WHAT TO PRODUCE
Each line of the material must be returned exactly.

AVAILABLE DATA

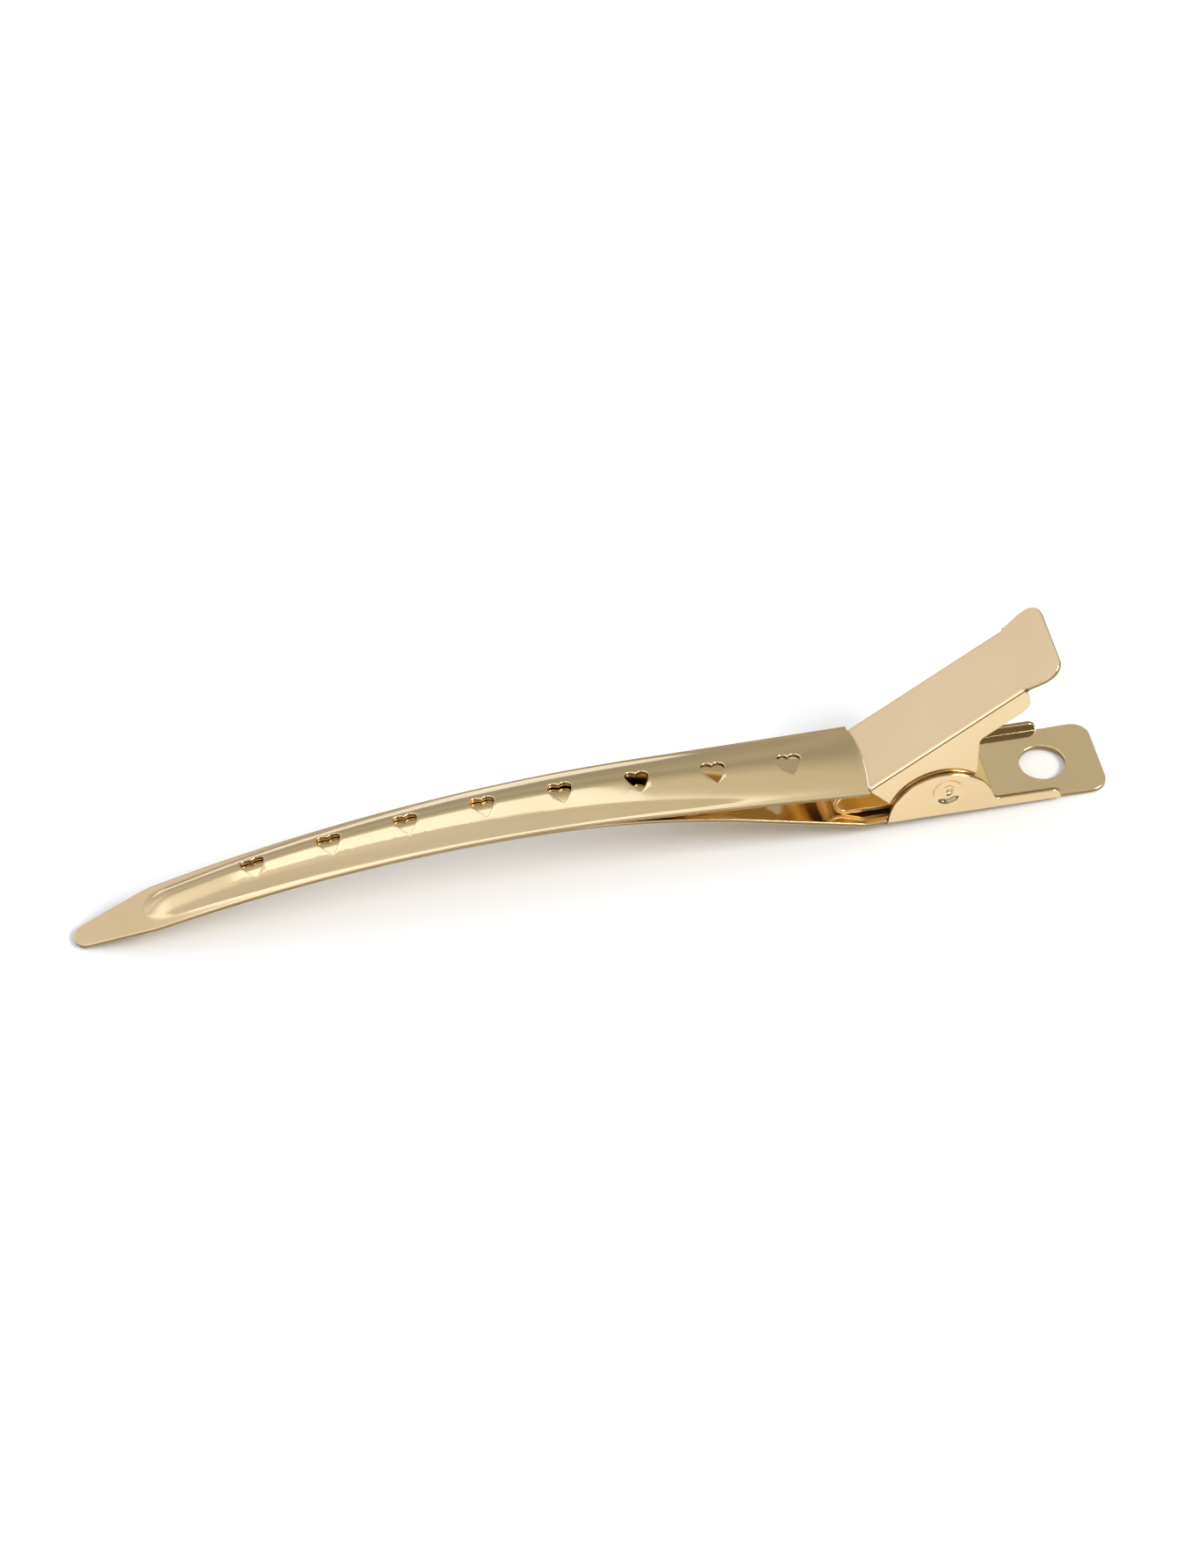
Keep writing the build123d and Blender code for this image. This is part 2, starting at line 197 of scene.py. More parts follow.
# %% Arch of the blades
blade_width = 8.35
shoulder_width = 4.85
waist_inset = 0.11
arch_rise = 1.05
arch_border = 0.25
nose_border = 0.8
upper_arch = [
    dict(place=0.00, rise=0.30, border=0.0),
    dict(place=0.10, rise=0.55, border=0.0),
    dict(place=0.25, rise=0.82, border=0.0),
    dict(place=0.45, rise=1.00, border=0.0),
    dict(place=0.65, rise=1.00, border=0.2),
    dict(place=0.85, rise=0.92, border=0.6),
    dict(place=0.95, rise=0.66, border=0.9),
    dict(place=1.02, rise=0.40, border=1.1),
]
lower_heel_arch = [
    dict(place=0.00, rise=0.01),
    dict(place=0.10, rise=0.02),
    dict(place=0.45, rise=0.38),
    dict(place=1.00, rise=1.00),
]


def read_table(table, where, column):
    """Value of a column at a place: a cubic through the rows, with the slopes of their neighbours."""
    if where <= table[0]["place"]:
        return table[0][column]
    if where >= table[-1]["place"]:
        return table[-1][column]
    after = next(number for number, row in enumerate(table) if row["place"] >= where)

    def slope(number):
        left = table[max(number - 1, 0)]
        right = table[min(number + 1, len(table) - 1)]
        return (right[column] - left[column]) / (right["place"] - left["place"])

    left, right = table[after - 1], table[after]
    span = right["place"] - left["place"]
    t = (where - left["place"]) / span
    return (
        left[column] * (1 + 2 * t) * (1 - t) ** 2
        + right[column] * t * t * (3 - 2 * t)
        + slope(after - 1) * span * t * (1 - t) ** 2
        - slope(after) * span * t * t * (1 - t)
    )


def soft_max(first, second, softness):
    """The larger of two heights, with a rounded valley where they are equal."""
    return (first + second + sqrt((first - second) ** 2 + softness**2)) / 2


def blade_width_at(where):
    along = min(max(where, 0), 1)
    return blade_width + (shoulder_width - blade_width) * along - 8 * waist_inset * along * (1 - along)


arch_end = 1.012
arch_end_run = 0.04


def half_chord(where):
    """Half the width of the arch, rounded off where it stops short of the nose."""
    border = arch_border + (nose_border - arch_border) * read_table(upper_arch, where, "border")
    past = (where - (arch_end - arch_end_run)) / arch_end_run
    return (blade_width_at(where) / 2 - border) * sqrt(1 - min(max(past, 0), 0.999) ** 2)


def upper_rise(where):
    past = (where - (arch_end - arch_end_run)) / arch_end_run
    return arch_rise * read_table(upper_arch, where, "rise") * (1 - min(max(past, 0), 0.999) ** 2)


crease = 0.08


def arch_height(across, chord, rise):
    """Height of the arch above its flat borders."""
    radius = (chord**2 + rise**2) / (2 * rise)
    arc = sqrt(max(radius**2 - across**2, 0)) - (radius - rise)
    return soft_max(arc, 0, crease * rise)


print("upper arch half way along: rise", round(upper_rise(0.5), 2), "half chord", round(half_chord(0.5), 2))

# %% [markdown]
# Now each blade is a surface: a distance along the line and a distance across it give a point. At the
# rear the upper blade runs into the thumb plate, which climbs at its own angle. Both are heights over the
# same ground there, so the larger of the two, softly rounded, is a bend like the one a press makes.

# %% Surfaces of the two jaws
lever_angle = radians(35.4)
bend_softness = 0.02
heel_bend_run = 6.0


def upper_surface(distance, across):
    x, z, heading = upper_line(distance)
    where = distance / shoulder_at
    height = arch_height(across, half_chord(where), upper_rise(where))
    x += sin(heading) * height
    z -= cos(heading) * height
    return x, across, soft_max(z, bend_z + (x - bend_x) * tan(lever_angle), bend_softness)


def lower_surface(distance, across):
    x, z, heading = lower_line(distance)
    if distance < lower_nest_at:
        share = distance / lower_nest_at
        where = nest_place * share
        rise = read_table(lower_heel_arch, share, "rise") * upper_rise(nest_place)
    else:
        share = (distance - lower_nest_at) / (lower_shoulder_at - lower_nest_at)
        where = nest_place + (1 - nest_place) * share
        rise = upper_rise(where)
    chord = sqrt(max(half_chord(where) ** 2 - 2 * nest_drop * rise, 0.01))
    height = arch_height(across, chord, rise)
    x += sin(heading) * height
    z -= cos(heading) * height
    if distance < heel_bend_run:
        z = soft_max(z, sheet, bend_softness)
    return x, across, z


print("crown of the upper blade at the bend", [round(value, 2) for value in upper_surface(0, 0)])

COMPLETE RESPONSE
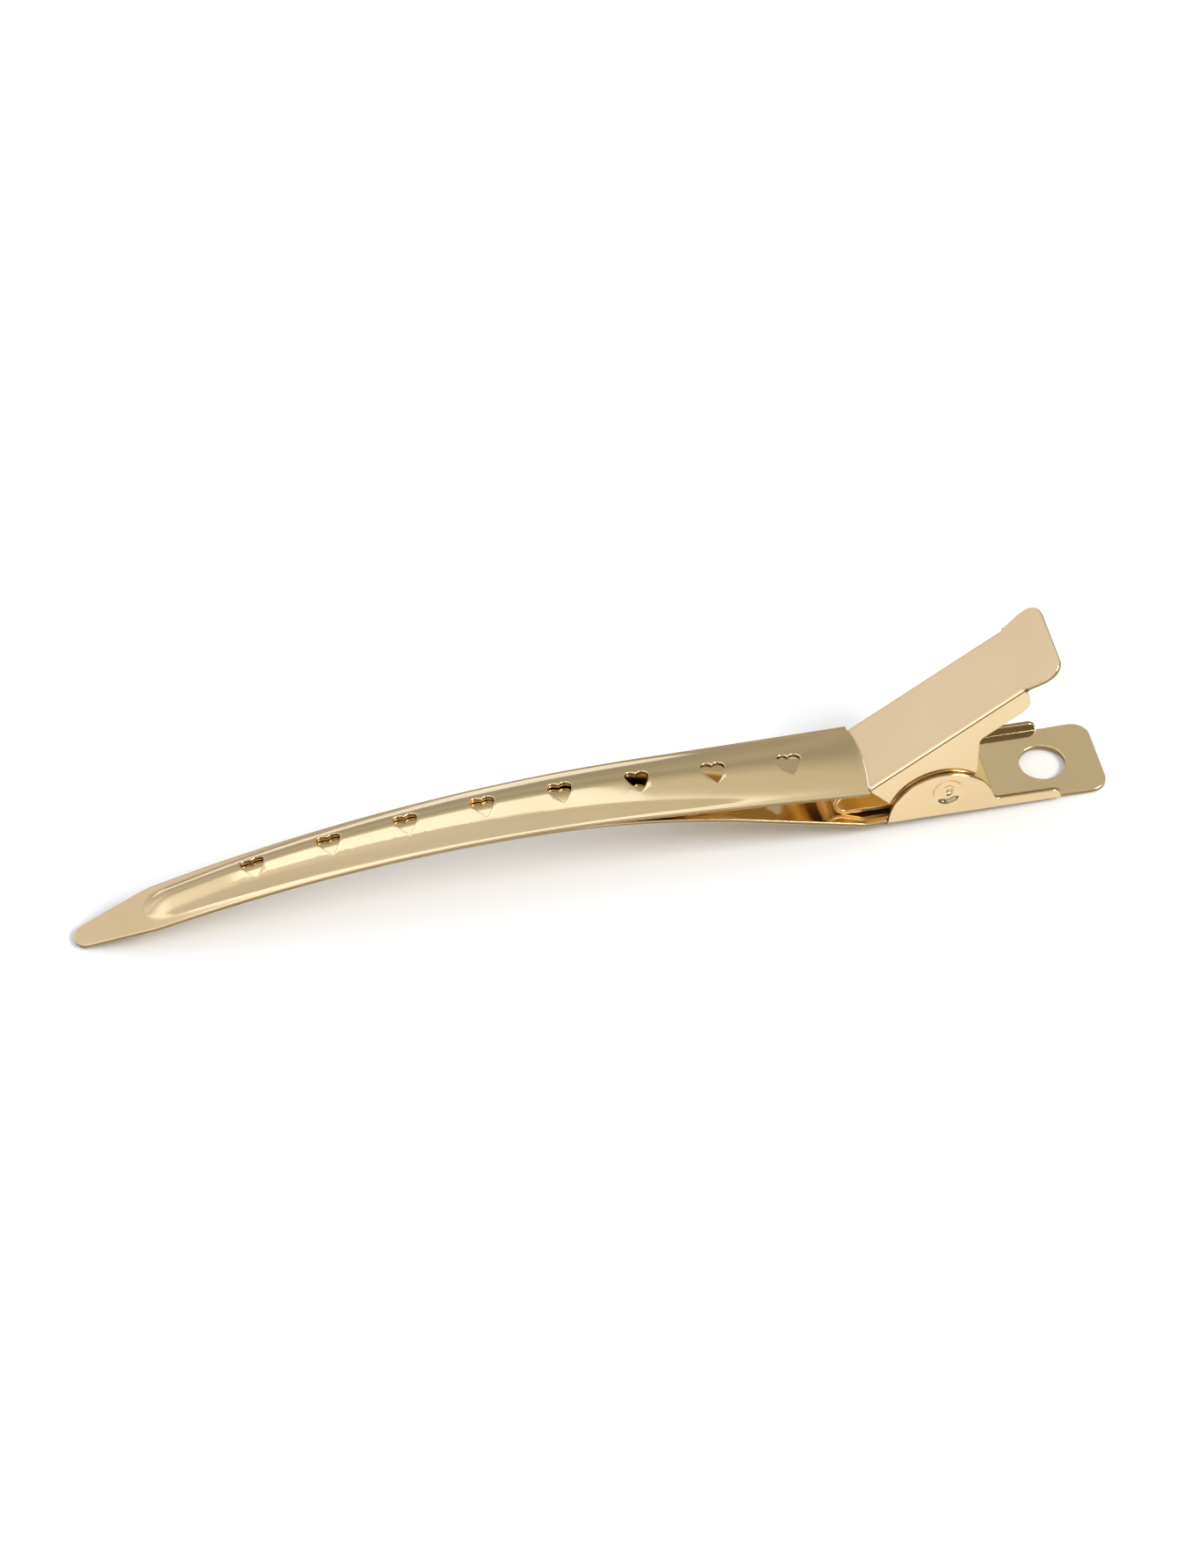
Keep writing the build123d and Blender code for this image. This is part 2, starting at line 197 of scene.py. More parts follow.
# %% Arch of the blades
blade_width = 8.35
shoulder_width = 4.85
waist_inset = 0.11
arch_rise = 1.05
arch_border = 0.25
nose_border = 0.8
upper_arch = [
    dict(place=0.00, rise=0.30, border=0.0),
    dict(place=0.10, rise=0.55, border=0.0),
    dict(place=0.25, rise=0.82, border=0.0),
    dict(place=0.45, rise=1.00, border=0.0),
    dict(place=0.65, rise=1.00, border=0.2),
    dict(place=0.85, rise=0.92, border=0.6),
    dict(place=0.95, rise=0.66, border=0.9),
    dict(place=1.02, rise=0.40, border=1.1),
]
lower_heel_arch = [
    dict(place=0.00, rise=0.01),
    dict(place=0.10, rise=0.02),
    dict(place=0.45, rise=0.38),
    dict(place=1.00, rise=1.00),
]


def read_table(table, where, column):
    """Value of a column at a place: a cubic through the rows, with the slopes of their neighbours."""
    if where <= table[0]["place"]:
        return table[0][column]
    if where >= table[-1]["place"]:
        return table[-1][column]
    after = next(number for number, row in enumerate(table) if row["place"] >= where)

    def slope(number):
        left = table[max(number - 1, 0)]
        right = table[min(number + 1, len(table) - 1)]
        return (right[column] - left[column]) / (right["place"] - left["place"])

    left, right = table[after - 1], table[after]
    span = right["place"] - left["place"]
    t = (where - left["place"]) / span
    return (
        left[column] * (1 + 2 * t) * (1 - t) ** 2
        + right[column] * t * t * (3 - 2 * t)
        + slope(after - 1) * span * t * (1 - t) ** 2
        - slope(after) * span * t * t * (1 - t)
    )


def soft_max(first, second, softness):
    """The larger of two heights, with a rounded valley where they are equal."""
    return (first + second + sqrt((first - second) ** 2 + softness**2)) / 2


def blade_width_at(where):
    along = min(max(where, 0), 1)
    return blade_width + (shoulder_width - blade_width) * along - 8 * waist_inset * along * (1 - along)


arch_end = 1.012
arch_end_run = 0.04


def half_chord(where):
    """Half the width of the arch, rounded off where it stops short of the nose."""
    border = arch_border + (nose_border - arch_border) * read_table(upper_arch, where, "border")
    past = (where - (arch_end - arch_end_run)) / arch_end_run
    return (blade_width_at(where) / 2 - border) * sqrt(1 - min(max(past, 0), 0.999) ** 2)


def upper_rise(where):
    past = (where - (arch_end - arch_end_run)) / arch_end_run
    return arch_rise * read_table(upper_arch, where, "rise") * (1 - min(max(past, 0), 0.999) ** 2)


crease = 0.08


def arch_height(across, chord, rise):
    """Height of the arch above its flat borders."""
    radius = (chord**2 + rise**2) / (2 * rise)
    arc = sqrt(max(radius**2 - across**2, 0)) - (radius - rise)
    return soft_max(arc, 0, crease * rise)


print("upper arch half way along: rise", round(upper_rise(0.5), 2), "half chord", round(half_chord(0.5), 2))

# %% [markdown]
# Now each blade is a surface: a distance along the line and a distance across it give a point. At the
# rear the upper blade runs into the thumb plate, which climbs at its own angle. Both are heights over the
# same ground there, so the larger of the two, softly rounded, is a bend like the one a press makes.

# %% Surfaces of the two jaws
lever_angle = radians(35.4)
bend_softness = 0.02
heel_bend_run = 6.0


def upper_surface(distance, across):
    x, z, heading = upper_line(distance)
    where = distance / shoulder_at
    height = arch_height(across, half_chord(where), upper_rise(where))
    x += sin(heading) * height
    z -= cos(heading) * height
    return x, across, soft_max(z, bend_z + (x - bend_x) * tan(lever_angle), bend_softness)


def lower_surface(distance, across):
    x, z, heading = lower_line(distance)
    if distance < lower_nest_at:
        share = distance / lower_nest_at
        where = nest_place * share
        rise = read_table(lower_heel_arch, share, "rise") * upper_rise(nest_place)
    else:
        share = (distance - lower_nest_at) / (lower_shoulder_at - lower_nest_at)
        where = nest_place + (1 - nest_place) * share
        rise = upper_rise(where)
    chord = sqrt(max(half_chord(where) ** 2 - 2 * nest_drop * rise, 0.01))
    height = arch_height(across, chord, rise)
    x += sin(heading) * height
    z -= cos(heading) * height
    if distance < heel_bend_run:
        z = soft_max(z, sheet, bend_softness)
    return x, across, z


print("crown of the upper blade at the bend", [round(value, 2) for value in upper_surface(0, 0)])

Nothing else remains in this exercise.